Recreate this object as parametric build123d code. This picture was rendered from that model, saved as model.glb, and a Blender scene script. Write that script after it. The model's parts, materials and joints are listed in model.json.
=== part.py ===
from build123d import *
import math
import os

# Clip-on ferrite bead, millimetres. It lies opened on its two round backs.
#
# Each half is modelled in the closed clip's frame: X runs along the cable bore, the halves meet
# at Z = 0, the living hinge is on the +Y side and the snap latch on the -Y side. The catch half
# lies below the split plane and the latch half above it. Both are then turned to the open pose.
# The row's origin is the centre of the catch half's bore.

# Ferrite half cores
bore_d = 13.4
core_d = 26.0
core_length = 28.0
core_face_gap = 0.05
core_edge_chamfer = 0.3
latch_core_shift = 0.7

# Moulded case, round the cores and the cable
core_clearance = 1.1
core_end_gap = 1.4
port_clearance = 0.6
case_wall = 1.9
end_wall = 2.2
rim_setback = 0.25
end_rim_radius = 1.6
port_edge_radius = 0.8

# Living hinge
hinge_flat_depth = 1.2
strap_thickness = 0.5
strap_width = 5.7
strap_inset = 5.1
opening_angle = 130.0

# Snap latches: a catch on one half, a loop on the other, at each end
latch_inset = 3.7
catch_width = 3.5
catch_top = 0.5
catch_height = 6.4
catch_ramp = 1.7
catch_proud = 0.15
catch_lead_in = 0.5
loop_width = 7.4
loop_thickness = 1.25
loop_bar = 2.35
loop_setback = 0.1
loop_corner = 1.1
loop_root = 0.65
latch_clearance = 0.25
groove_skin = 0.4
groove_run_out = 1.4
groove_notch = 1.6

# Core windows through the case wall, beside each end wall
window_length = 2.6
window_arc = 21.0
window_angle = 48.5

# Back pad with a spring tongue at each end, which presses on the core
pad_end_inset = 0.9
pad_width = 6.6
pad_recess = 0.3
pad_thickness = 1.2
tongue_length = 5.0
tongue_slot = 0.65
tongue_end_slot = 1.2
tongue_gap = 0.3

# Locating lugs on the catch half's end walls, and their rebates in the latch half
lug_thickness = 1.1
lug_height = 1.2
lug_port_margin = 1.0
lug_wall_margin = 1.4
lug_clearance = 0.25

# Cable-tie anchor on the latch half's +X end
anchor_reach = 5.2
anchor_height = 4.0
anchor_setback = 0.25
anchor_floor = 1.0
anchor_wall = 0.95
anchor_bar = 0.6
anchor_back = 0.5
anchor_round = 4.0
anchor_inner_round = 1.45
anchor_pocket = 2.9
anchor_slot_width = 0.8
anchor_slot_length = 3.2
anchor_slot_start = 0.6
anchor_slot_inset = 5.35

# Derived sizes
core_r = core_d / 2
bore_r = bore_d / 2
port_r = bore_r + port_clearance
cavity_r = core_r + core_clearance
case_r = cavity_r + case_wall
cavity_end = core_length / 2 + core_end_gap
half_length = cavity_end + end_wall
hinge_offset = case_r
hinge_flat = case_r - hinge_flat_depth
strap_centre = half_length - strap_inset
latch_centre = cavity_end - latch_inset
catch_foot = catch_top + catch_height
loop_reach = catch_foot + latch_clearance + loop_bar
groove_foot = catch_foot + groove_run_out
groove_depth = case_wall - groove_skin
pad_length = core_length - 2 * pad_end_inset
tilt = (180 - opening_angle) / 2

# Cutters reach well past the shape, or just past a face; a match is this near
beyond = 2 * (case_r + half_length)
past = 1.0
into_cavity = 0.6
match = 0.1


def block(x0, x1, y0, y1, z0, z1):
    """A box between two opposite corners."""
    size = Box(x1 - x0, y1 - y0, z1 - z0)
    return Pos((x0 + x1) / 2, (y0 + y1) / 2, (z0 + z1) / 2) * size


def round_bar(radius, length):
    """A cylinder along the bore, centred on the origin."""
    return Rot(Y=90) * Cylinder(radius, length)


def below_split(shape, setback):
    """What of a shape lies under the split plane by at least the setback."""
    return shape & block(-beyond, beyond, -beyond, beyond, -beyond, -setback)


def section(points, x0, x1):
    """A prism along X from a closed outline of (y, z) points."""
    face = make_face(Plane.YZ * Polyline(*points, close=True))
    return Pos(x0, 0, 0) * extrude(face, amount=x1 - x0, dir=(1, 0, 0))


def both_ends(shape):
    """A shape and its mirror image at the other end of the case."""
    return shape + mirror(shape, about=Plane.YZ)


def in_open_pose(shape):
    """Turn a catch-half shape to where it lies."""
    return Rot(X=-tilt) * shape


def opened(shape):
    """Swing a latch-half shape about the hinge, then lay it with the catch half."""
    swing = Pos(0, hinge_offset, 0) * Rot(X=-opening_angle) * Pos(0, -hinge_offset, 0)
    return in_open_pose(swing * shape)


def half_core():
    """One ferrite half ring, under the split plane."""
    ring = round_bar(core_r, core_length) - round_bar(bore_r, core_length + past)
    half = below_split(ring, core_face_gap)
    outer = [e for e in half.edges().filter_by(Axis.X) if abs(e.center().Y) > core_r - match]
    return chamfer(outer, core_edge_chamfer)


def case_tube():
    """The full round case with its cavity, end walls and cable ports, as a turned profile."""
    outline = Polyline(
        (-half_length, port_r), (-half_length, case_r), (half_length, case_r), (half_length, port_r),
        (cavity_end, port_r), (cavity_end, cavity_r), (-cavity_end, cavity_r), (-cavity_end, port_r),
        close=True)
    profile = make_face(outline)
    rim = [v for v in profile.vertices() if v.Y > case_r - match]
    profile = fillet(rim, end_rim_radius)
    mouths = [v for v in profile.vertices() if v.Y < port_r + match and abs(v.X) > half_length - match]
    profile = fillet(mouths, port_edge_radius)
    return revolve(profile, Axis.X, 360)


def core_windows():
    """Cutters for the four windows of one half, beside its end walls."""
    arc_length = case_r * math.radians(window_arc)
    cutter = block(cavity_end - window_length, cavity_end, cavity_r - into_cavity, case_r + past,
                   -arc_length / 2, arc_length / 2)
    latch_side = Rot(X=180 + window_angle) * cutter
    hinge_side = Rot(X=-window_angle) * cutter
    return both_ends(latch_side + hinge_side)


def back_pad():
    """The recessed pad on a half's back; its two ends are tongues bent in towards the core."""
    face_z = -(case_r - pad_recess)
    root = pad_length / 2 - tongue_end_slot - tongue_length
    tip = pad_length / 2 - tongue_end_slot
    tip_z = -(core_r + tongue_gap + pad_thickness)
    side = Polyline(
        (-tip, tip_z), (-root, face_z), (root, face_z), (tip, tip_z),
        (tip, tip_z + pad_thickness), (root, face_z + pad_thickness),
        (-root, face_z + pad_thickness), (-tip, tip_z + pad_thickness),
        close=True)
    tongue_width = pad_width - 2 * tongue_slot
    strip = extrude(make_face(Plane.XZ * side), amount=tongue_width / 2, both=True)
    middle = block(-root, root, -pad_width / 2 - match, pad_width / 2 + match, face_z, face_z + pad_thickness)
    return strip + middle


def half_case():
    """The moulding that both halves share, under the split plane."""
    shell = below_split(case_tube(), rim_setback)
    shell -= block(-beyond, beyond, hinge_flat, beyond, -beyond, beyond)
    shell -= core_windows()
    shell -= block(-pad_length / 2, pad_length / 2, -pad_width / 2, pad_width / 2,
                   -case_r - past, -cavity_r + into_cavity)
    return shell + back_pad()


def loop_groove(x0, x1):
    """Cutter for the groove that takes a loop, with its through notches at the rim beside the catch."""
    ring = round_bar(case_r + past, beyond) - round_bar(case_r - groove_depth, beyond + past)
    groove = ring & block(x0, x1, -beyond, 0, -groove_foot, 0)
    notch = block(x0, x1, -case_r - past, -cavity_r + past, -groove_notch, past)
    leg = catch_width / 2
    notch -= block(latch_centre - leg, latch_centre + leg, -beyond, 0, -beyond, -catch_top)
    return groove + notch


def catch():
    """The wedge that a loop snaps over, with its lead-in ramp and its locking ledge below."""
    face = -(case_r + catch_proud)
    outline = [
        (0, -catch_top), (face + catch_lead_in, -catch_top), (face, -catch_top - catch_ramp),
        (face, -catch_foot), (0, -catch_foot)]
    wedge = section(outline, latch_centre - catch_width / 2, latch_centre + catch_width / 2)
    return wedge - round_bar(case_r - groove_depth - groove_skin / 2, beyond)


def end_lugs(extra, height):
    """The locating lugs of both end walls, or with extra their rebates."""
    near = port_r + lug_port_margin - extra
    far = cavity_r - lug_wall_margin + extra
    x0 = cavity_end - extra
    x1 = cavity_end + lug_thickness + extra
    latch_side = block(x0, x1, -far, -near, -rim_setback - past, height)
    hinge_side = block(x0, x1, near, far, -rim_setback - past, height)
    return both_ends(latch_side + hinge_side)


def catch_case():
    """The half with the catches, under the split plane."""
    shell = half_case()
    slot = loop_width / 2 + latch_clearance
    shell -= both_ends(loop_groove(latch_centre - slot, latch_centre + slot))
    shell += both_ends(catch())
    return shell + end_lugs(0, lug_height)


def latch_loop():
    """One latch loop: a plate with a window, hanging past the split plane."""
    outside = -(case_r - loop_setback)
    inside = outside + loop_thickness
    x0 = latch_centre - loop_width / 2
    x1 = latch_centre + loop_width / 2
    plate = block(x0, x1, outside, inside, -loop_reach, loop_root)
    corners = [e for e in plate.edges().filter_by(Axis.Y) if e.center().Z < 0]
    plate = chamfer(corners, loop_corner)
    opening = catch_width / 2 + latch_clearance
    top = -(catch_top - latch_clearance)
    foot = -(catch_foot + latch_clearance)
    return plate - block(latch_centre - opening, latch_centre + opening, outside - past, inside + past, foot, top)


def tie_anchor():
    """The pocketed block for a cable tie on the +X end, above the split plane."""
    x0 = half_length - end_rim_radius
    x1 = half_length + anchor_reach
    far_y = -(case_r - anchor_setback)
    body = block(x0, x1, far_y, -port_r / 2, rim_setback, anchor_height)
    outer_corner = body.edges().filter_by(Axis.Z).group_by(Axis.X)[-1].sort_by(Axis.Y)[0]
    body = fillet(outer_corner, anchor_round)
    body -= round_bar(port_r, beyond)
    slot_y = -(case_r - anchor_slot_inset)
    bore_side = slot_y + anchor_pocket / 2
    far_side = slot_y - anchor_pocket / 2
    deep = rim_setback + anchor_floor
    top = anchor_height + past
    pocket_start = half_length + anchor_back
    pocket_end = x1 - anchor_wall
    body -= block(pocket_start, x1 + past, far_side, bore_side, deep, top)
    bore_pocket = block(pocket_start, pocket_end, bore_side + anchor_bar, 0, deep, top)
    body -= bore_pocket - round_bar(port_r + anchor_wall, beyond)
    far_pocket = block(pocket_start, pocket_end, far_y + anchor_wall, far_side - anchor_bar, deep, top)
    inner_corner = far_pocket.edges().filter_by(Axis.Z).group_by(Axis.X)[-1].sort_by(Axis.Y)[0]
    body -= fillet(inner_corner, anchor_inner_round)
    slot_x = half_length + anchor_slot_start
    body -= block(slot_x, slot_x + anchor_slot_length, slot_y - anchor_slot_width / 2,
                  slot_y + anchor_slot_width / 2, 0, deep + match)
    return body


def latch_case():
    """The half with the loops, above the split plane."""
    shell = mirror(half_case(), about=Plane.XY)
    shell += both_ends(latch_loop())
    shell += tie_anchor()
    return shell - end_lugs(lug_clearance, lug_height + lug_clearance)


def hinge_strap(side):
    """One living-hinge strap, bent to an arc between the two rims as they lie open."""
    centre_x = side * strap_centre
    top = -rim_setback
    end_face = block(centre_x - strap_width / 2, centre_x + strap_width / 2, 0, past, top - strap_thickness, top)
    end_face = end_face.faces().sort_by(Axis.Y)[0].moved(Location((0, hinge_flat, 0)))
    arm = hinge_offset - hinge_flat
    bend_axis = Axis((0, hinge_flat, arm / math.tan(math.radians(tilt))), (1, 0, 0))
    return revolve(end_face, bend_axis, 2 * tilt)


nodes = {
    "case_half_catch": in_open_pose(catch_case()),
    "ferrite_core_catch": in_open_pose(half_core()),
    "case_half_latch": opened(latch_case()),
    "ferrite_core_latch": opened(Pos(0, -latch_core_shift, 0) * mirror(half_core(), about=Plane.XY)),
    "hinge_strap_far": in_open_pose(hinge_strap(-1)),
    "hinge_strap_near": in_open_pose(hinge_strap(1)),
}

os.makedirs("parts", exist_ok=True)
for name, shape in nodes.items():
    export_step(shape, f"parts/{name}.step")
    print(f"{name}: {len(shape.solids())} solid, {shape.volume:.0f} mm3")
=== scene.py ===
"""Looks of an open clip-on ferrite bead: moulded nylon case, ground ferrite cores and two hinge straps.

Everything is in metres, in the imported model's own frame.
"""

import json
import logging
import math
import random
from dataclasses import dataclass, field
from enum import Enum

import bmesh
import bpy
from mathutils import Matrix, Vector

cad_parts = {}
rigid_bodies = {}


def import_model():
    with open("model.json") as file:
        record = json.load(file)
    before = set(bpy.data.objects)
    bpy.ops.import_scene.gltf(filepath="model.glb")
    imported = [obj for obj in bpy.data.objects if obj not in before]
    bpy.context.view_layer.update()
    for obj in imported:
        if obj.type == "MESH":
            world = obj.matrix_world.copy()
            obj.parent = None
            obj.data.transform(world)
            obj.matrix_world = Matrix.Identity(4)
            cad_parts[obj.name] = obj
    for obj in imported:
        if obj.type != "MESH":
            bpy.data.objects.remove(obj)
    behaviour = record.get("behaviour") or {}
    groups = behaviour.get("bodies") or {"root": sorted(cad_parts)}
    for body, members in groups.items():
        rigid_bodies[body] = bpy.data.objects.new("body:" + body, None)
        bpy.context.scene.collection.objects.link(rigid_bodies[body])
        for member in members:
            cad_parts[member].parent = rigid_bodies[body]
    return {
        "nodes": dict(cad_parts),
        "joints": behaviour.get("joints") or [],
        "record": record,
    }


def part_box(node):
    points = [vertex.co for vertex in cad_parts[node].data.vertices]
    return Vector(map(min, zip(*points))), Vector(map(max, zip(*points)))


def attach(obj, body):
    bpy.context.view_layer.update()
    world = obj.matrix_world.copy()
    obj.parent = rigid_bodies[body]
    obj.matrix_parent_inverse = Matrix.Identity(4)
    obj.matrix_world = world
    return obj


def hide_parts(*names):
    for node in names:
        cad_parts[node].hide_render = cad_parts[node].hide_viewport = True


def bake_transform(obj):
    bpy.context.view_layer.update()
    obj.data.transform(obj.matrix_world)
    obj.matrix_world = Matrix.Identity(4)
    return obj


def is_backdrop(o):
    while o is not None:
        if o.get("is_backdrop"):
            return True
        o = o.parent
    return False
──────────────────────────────
> [TO BE DONE]
Lines that include the word "copy" are to be extracted from the data above.

> [SOLUTION FOR THIS EXERCISE]
            world = obj.matrix_world.copy()
    world = obj.matrix_world.copy()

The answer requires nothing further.